Shinzo Abe recogió el legado de Koizumi y, ya
en la campaña electoral por la que en diciembre de 2012 accedió a la jefatura
del Gobierno, se comprometió a traer a casa a las víctimas. Nombró un ministro
para los secuestrados y los familiares están convencidos de que “algo se está
moviendo ahora en la dirección correcta”.
El rapto de Megumi y su traslado en un barco
espía se ha trasladado al cine y al manga. La cara de la colegiala ha
empapelado Japón. Los padres rechazaron el informe de Kim Jong-il, que sostenía
que Megumi se suicidó en abril de 1994. Su supuesto marido, Kim Young-nam, un
surcoreano secuestrado en 1978, cuando era estudiante de secundaria en Corea
del Sur, con el que, según el régimen, tuvo una hija, entregó las cenizas de
Megumi en 2004 y muestras biológicas de la hija.
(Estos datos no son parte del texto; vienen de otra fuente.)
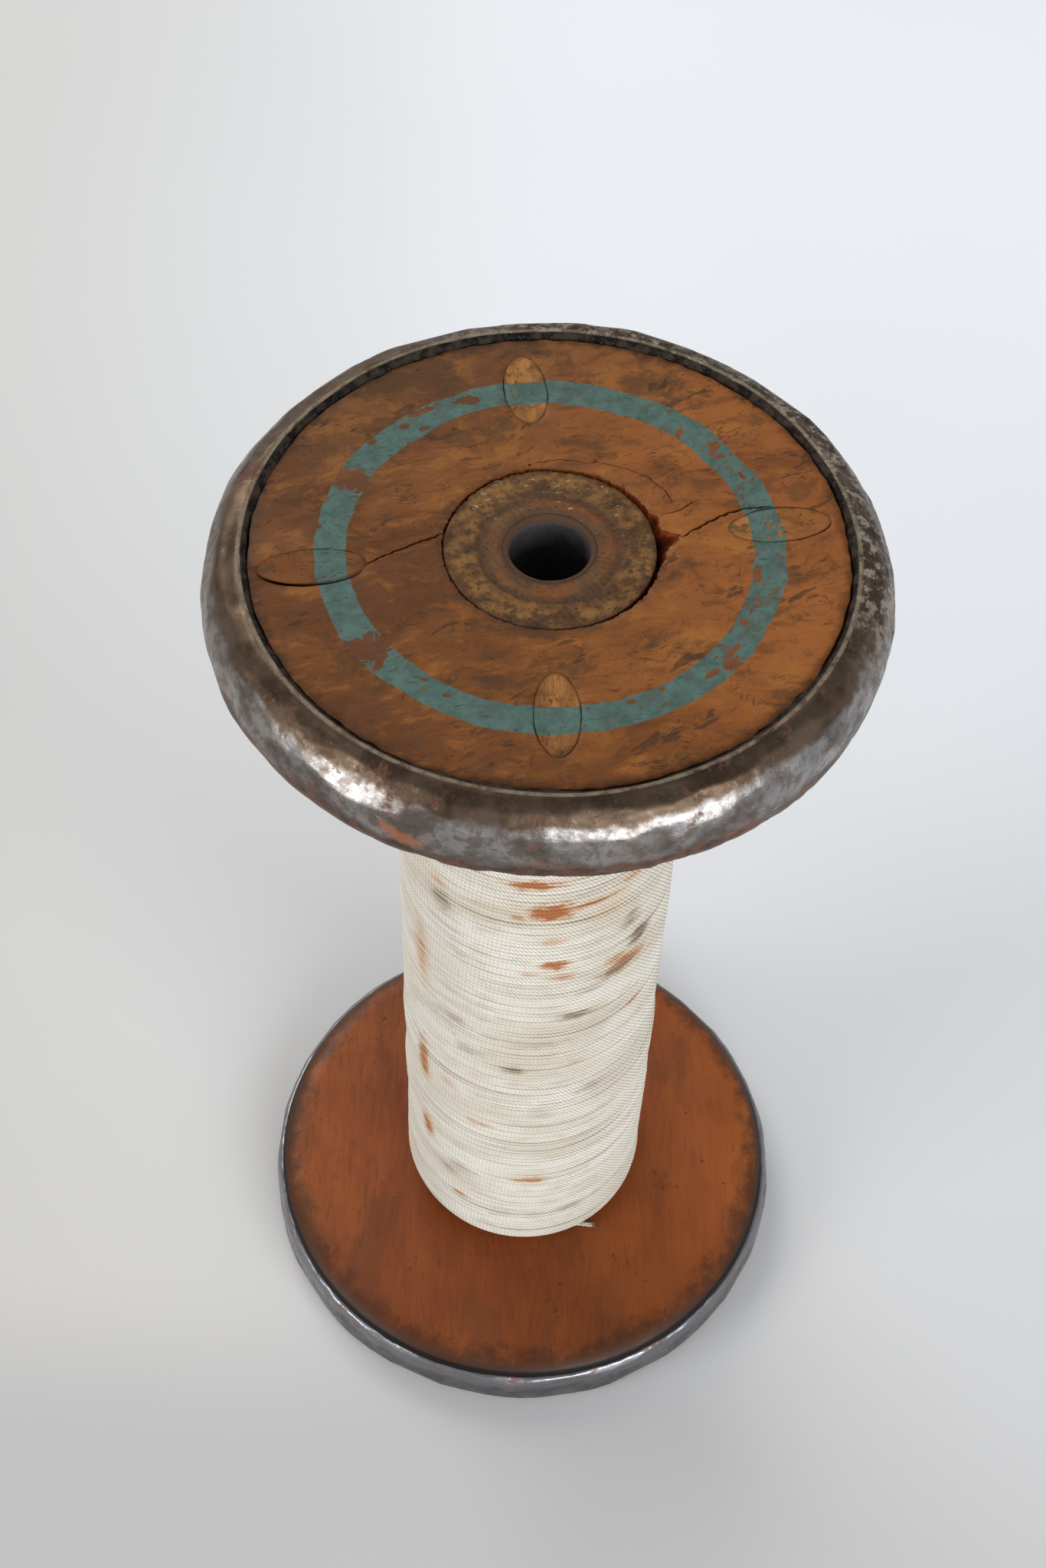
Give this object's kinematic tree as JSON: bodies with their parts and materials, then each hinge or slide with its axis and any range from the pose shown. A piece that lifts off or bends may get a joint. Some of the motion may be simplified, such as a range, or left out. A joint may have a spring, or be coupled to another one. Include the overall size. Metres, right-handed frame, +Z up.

Las pruebas de ADN revelaron
la falsedad de los restos, pero confirmaron el vínculo maternal. Después de
años de rechazar la invitación de Corea del Norte para conocer a la nieta, los
padres de Megumi se reunieron con ella y con la hija de esta la semana pasada
en Ulan Bator.
Informes de los servicios de inteligencia
surcoreana señalan que Megumi estuvo relacionada con el entorno de Kim Jong-il
y sabía demasiado de la dinastía comunista para que la dejaran salir. Los
padres se han negado siempre a aceptar su muerte mientras no tengan pruebas
fehacientes de ella. Tras la reunión en la capital de Mongolia con la nieta y
la biznieta, han pedido a los medios que respeten la necesidad de calma que
tienen para digerir el encuentro. Según funcionarios del Ministerio de
Exteriores japonés que avaló este reagrupamiento de cinco días, la nieta, que
responde al nombre de Kim Eun-gyong, ha insistido en que su madre falleció.
Los ojos de millones de japoneses están
puestos en Pyongyang. Aguardan un gesto de Kim Jong-un que ponga fin a décadas
de dolor e incertidumbre de 12 familias inocentes. Sentado en el trono del
reino ermitaño desde la muerte de su padre en diciembre de 2011, a Kim Jong-un,
de 31 años, no le tembló la mano cuando en diciembre pasado ordenó fusilar a su
tío y hombre fuerte del régimen para consolidar su poder. Su vulnerabilidad,
sin embargo, es más evidente que la de sus predecesores por lo que necesita
mucho más que ellos normalizar las relaciones con Japón, algo que solo será
posible si se resuelve el mayor obstáculo para ello: los secuestros. Después,
Tokio y Pyongyang podrán hablar de otros asuntos espinosos, como las
negociaciones nucleares, las pruebas de misiles balísticos o el fin de las
sanciones económicas que ahogan al siniestro régimen.